# Sheep manure



## waren000 (Mar 31, 2009)

would sheep manure be a sufficient medium in which to grow outdoor, and is there any other medium which would be easier?


----------



## CasualGrower (Mar 31, 2009)

I have never used sheep manure specifically, but I imagine it would be like horse or cow.....  You would want to make sure that the manure is well composted, if it is not composted down very well, it will burn up your plant.


----------



## leafminer (Mar 31, 2009)

I happen to have a good knowledge of that stuff from many years ago. Sloppy is the word I would use. Unless you have it completely well-rotted it will nitrogen-overdose your plants, burn them up.


----------



## purplephazes (Apr 4, 2009)

sheep turds are highly acidic and do need a lot of time to compost and breakdown ..although not so with cattle turds due to them eating more hays ie lucern and barley grasses and i think them having 3 stomachs causes their turds not to be so acidic i guess only a theory to though  ?? but dont ask me about mice or goats turds ! i guess dog turds might work cos my lawn is alive LOL !


----------



## StoneyBud (Apr 4, 2009)

Well, after a short search using Google, I found the below articles that contain everything you'd want to know about sheep poo.
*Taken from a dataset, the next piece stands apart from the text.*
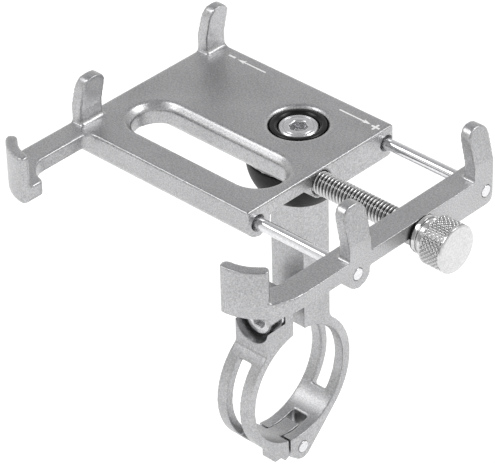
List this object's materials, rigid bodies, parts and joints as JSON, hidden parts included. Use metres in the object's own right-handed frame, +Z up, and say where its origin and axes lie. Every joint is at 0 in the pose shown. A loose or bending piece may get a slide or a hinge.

There is a surprising amount of Misinformation out there. I saw dozens of pages that had conflicting information on them. I cleaned up the poo-data and the below information is from people who seem to have their brains turned on:


*Change the XX to tt in each of the below addresses.*

Tips and Ideas for using sheep manure in your garden:
hXXp://www.gardeningtipsnideas.com/2008/03/the_many_benefits_of_sheep_manure.html

How can I use sheep manure for my plants?
hXXp://answers.yahoo.com/question/index?qid=20080816085012AAR6YTA

How manures measure up
hXXp://www.plantea.com/manure.htm

A Primer on soil. Organic Amendments    (Scroll down to manure)
hXXp://www.rdrop.com/~paul/organics.html

Using organic matter in the garden
hXXp://www.gardening.cornell.edu/factsheets/orgmatter/index.html#manures

Composting Livestock Manure
hXXp://gardening.wsu.edu/stewardship/compost/manure/manure0.htm


----------



## White WidowMaker (Apr 4, 2009)

dog excrement is highly poisonous to green life.  I have a neighbor with a dog and the whole garden was destroyed (from previous greenthumb who lived there) due to the dog doing his thing all over the yard and poisoning all the green life.  Any excrement from animals that eat meat is bad for your plants.  Only herbivores makes for good manure.



			
				purplephazes said:
			
		

> sheep turds are highly acidic and do need a lot of time to compost and breakdown ..although not so with cattle turds due to them eating more hays ie lucern and barley grasses and i think them having 3 stomachs causes their turds not to be so acidic i guess only a theory to though ?? but dont ask me about mice or goats turds ! i guess dog turds might work cos my lawn is alive LOL !


----------